Drainage in paddy systems maintains rice yield and reduces total greenhouse gas emissions on the global scale

Rice sustains the survival of nearly half of humanity, meanwhile, paddy systems are also a significant source of greenhouse gas (GHG) emissions in agriculture. Drainage is widely accepted as a key agricultural management practice (AMP) to reduce CH4 emissions in paddy systems, however, its impact on rice yield and global warming potential (GWP) under different soil and APM conditions remains uncertain. Here, we performed a global meta-analysis of 519 samples from 74 fields in 64 peer-reviewed publications, including measurements of rice yield and at least one of GHG emissions (N2O, CH4, and CO2). Overall, the effects of implementing drainage in paddy systems on yield, N2O emissions, CH4 emissions, CO2 emissions, GWP, and GWP intensity (GWPI) were +0.3% (p = 0.85), +149.9% (p < 0.0001), −57.8% (p < 0.0001), +27.7% (p = 0.12), −44.9% (p < 0.0001), and 57.7% (p < 0.0001), respectively. Drainage in lower total N soils was more capable of maintaining yield (+0.9% vs. −1.4%), and drainage in higher pH and organic carbon soils resulted in greater reductions in CH4 emissions (−46.73% vs. −37.3%, −46.36% vs. −38.12%). Mid-season drainage was superior to early-season and fallow season drainage in CH4 emissions reduction. Extending the duration and increasing the events of drainage would increase N2O emissions but contribute to a better CH4 emissions reduction effect. Implementing drainage in paddy systems with organic amendment can achieve greater GHG emissions reduction (both N2O and CH4) than in that without organic amendment.

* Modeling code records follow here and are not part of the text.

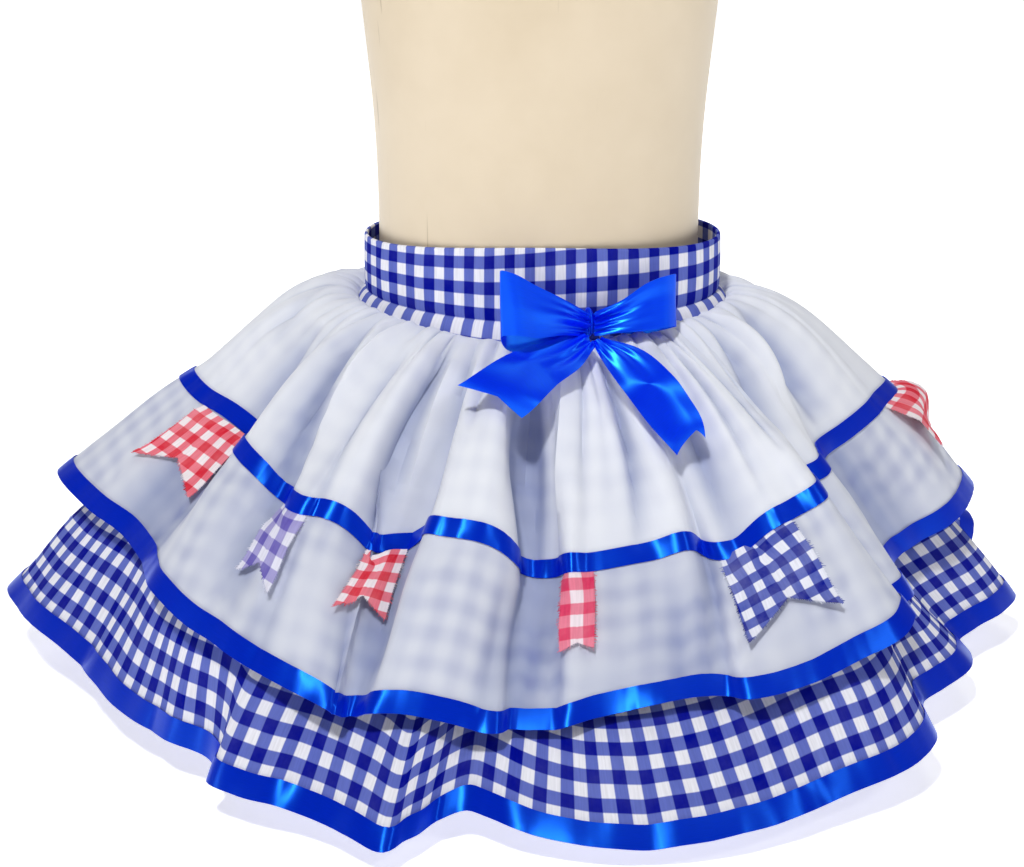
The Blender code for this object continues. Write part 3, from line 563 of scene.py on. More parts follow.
# Waistband: a ring of doubled gingham that rolls over at the top and flares out to the seam
# below a stitched fold line.
def makeWaistband():
    count = band["columns"]
    bearing = np.linspace(-math.pi, math.pi, count, endpoint=False)
    front = frontShare(bearing)
    top = band["topUp"] + band["frontRise"] * front
    fold = band["foldUp"] - band["foldFrontDrop"] * front
    rows = np.interp(np.degrees(bearing), *zip(*band["checkRows"]))
    wall = band["wall"]
    profile = []  # each row: reach, height, rows of check above the fold line
    topReach = bandReach(bearing, band["topOval"])
    foldReach = bandReach(bearing, band["foldOval"])
    seamReach = bandReach(bearing, band["seamOval"])
    seamUp = band["seamUp"] - band["seamFrontDrop"] * front
    sizes = band["ripples"]
    draw = random.Random(sizes["seed"])
    ripples = [(draw.randint(*sizes["pitch"]), draw.uniform(0, 6.28), draw.uniform(*sizes["size"]))
               for _ in range(sizes["count"])]
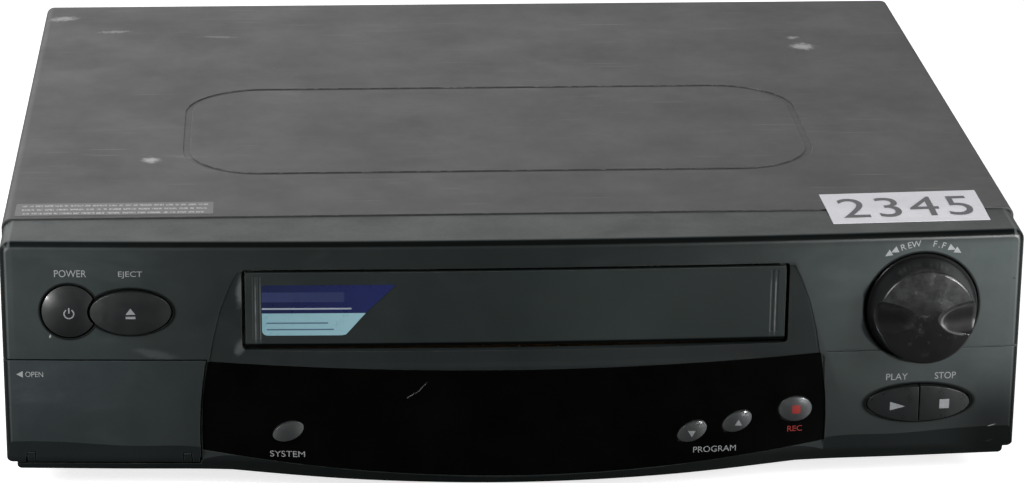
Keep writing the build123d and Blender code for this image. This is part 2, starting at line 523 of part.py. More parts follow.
def pan_y(x, z, y0):
    h = cyl_y(x, z, y0, y0 + 1.7, 3.4)
    h = fillet(h.edges().filter_by(GeomType.CIRCLE).filter_by(lambda e: e.center().Y > y0 + 1), 0.7)
    h = h - box(x - 2.1, x + 2.1, y0 + 0.9, y0 + 2, z - 0.4, z + 0.4) - box(x - 0.4, x + 0.4, y0 + 0.9, y0 + 2, z - 2.1, z + 2.1)
    return h + cyl_y(x, z, y0 - 6.0, y0, 1.45)


screws = [pan_x(s, y, z) for s in (-1, 1) for y, z in SCREWS_SIDE] + [pan_y(x, 88.2, 299.5) for x in (-150.0, 0.0, 150.0)]
put("cover_screws", Compound(children=[s.solids()[0] for s in screws]))
foot_screws = []
for x, y in FEET:
    f = cyl_z(x, y, 1.6, 3.5, 3.4) - box(x - 2.1, x + 2.1, y - 0.4, y + 0.4, 1, 2.5) - box(x - 0.4, x + 0.4, y - 2.1, y + 2.1, 1, 2.5)
    f = f + cyl_z(x, y, 3.5, 13.0, 1.9)
    foot_screws.append(f.solids()[0])
put("foot_screws", Compound(children=foot_screws))

# ---------------------------------------------------------------- rear panel and what comes through it
AERIAL = ((132.0, 40.0), (156.0, 40.0))
SCARTS = ((-20.0, 30.0), (52.0, 30.0))
AUDIO = ((96.0, 34.0), (96.0, 52.0))
rear = box(-176.2, 176.2, 297.0, 298.4, 9.6, 91.6)
for x, z in AERIAL:
    rear = rear - cyl_y(x, z, 296, 299, 6.2)
for x, z in SCARTS:
    rear = rear - box(x - 26, x + 26, 296, 299, z - 9, z + 9)
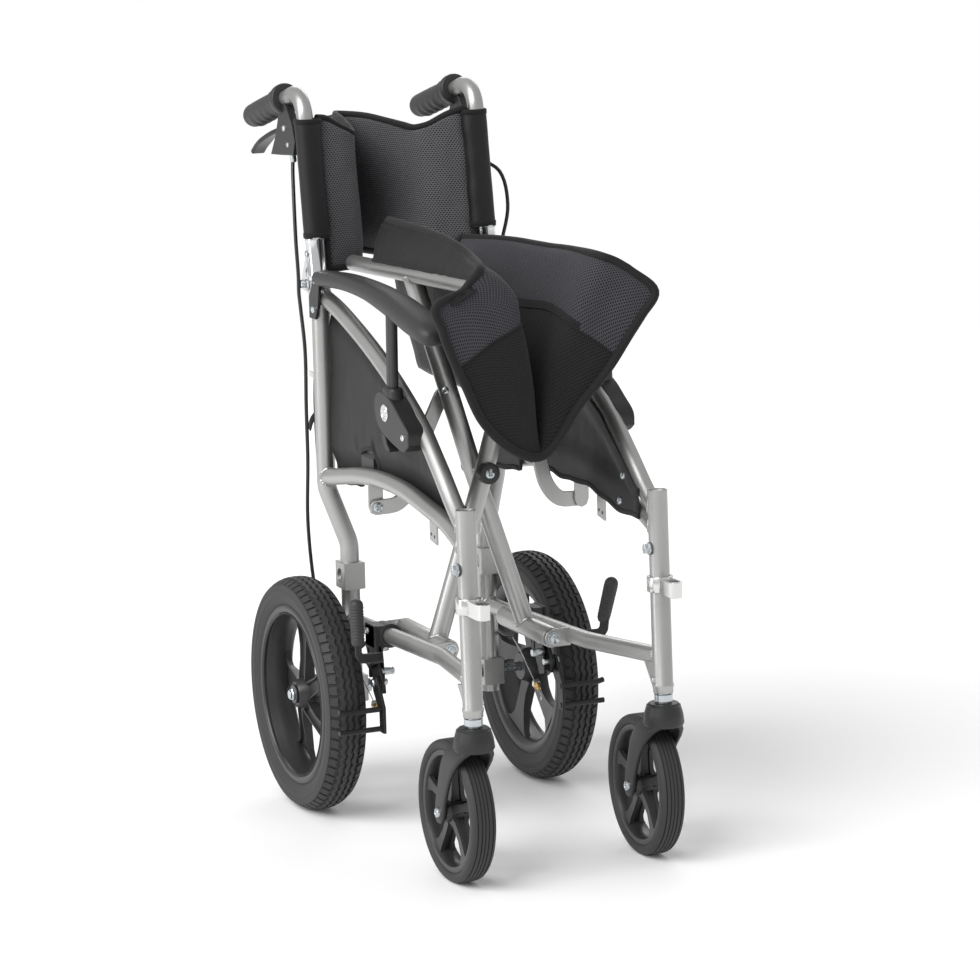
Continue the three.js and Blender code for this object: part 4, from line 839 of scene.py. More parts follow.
lever_grips = {"right": [(268, 262), (271, 322)], "left": [(262, 258), (231, 320)]}
for side, k in sides.items():
    frame_body = f"frame_{side}"
    rail_at = Vector((k * stay_x, 350, 252))
    shoe = turned([(11.2, -16), (15, -16), (16, -15), (16, 15), (15, 16), (11.2, 16), (11.2, -16)], rail_at,
        (0, 312, -13), 40)
    shoe_block = block(*sorted((k * (stay_x + 6), k * 123)), 335, 365, 238, 267)
    hanger = plate([(334, 268), (366, 268), (366, 236), (352, 210), (334, 182), (314, 182), (311, 200),
        (326, 222)], k * 119, k * 123)
    inner_plate = plate([(330, 240), (362, 240), (356, 206), (338, 176), (322, 180), (326, 214)], k * 113,
        k * 115.5)
    fit(f"{side}_brake_clamp", joined(shoe, shoe_block), black_plastic, frame_body,
        [f"{side}_brake_bracket"], edge=1.6)
    fit(f"{side}_brake_plates",
        joined(hanger, inner_plate, block(*sorted((k * 112, k * 123)), 352, 358, 196, 236)), black_metal,
        frame_body, edge=0.7)
    rivets = [turned([(0, -9), (4, -9), (4, 9.5), (5.6, 9.5), (5.6, 11.5), (4.6, 12.6), (0, 12.6)],
        (k * brake_plate_x, y, z), (k, 0, 0), 24)
              for y, z in brake_pivots]
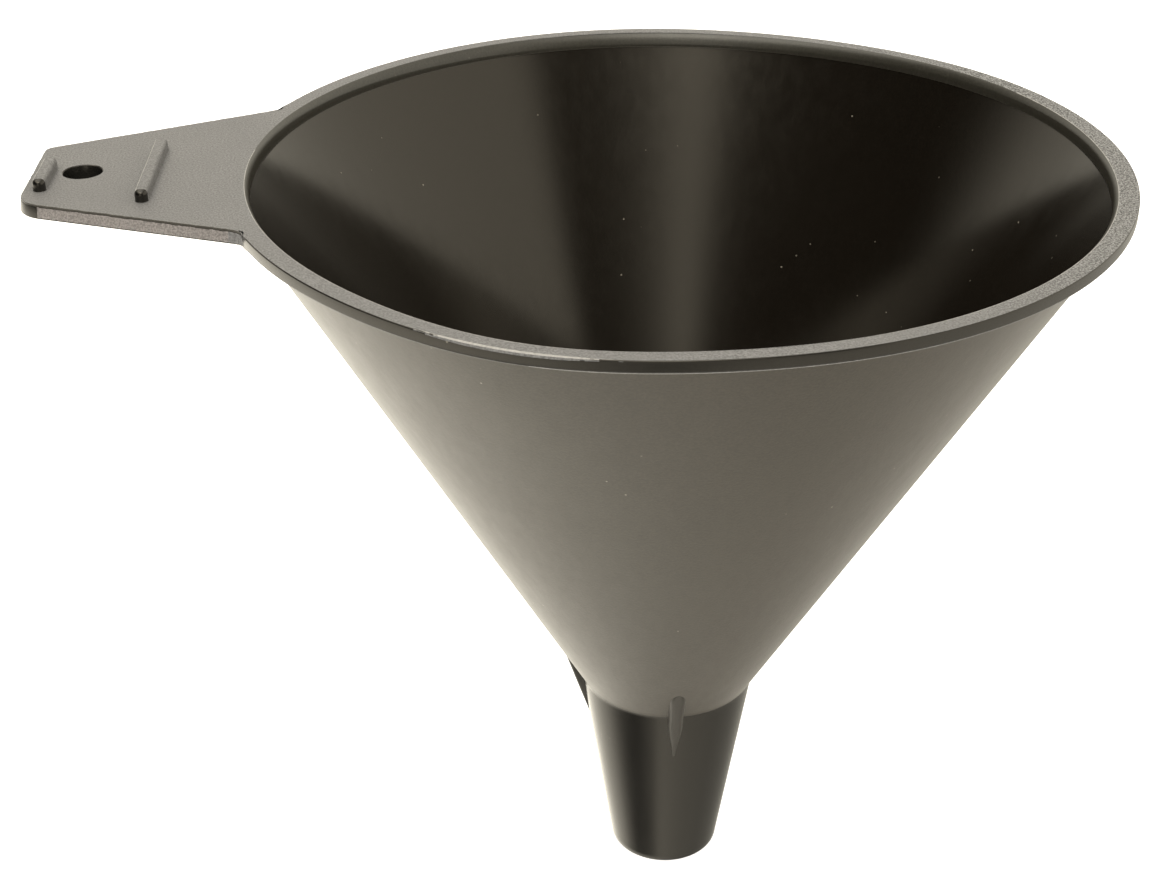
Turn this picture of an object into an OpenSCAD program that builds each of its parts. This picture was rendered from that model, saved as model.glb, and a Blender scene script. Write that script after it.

The GWPI decreased by the installation of drainage system might disappear when the nitrogen fertilizer application rate (N rate) reached over 530 kg ha−1. As for different N rates, single drainage is more suitable for the N rate below 115 kg ha−1, while multi-drainage has more advantages on reducing GWPI in the high N rate (≥ 115 kg ha−1).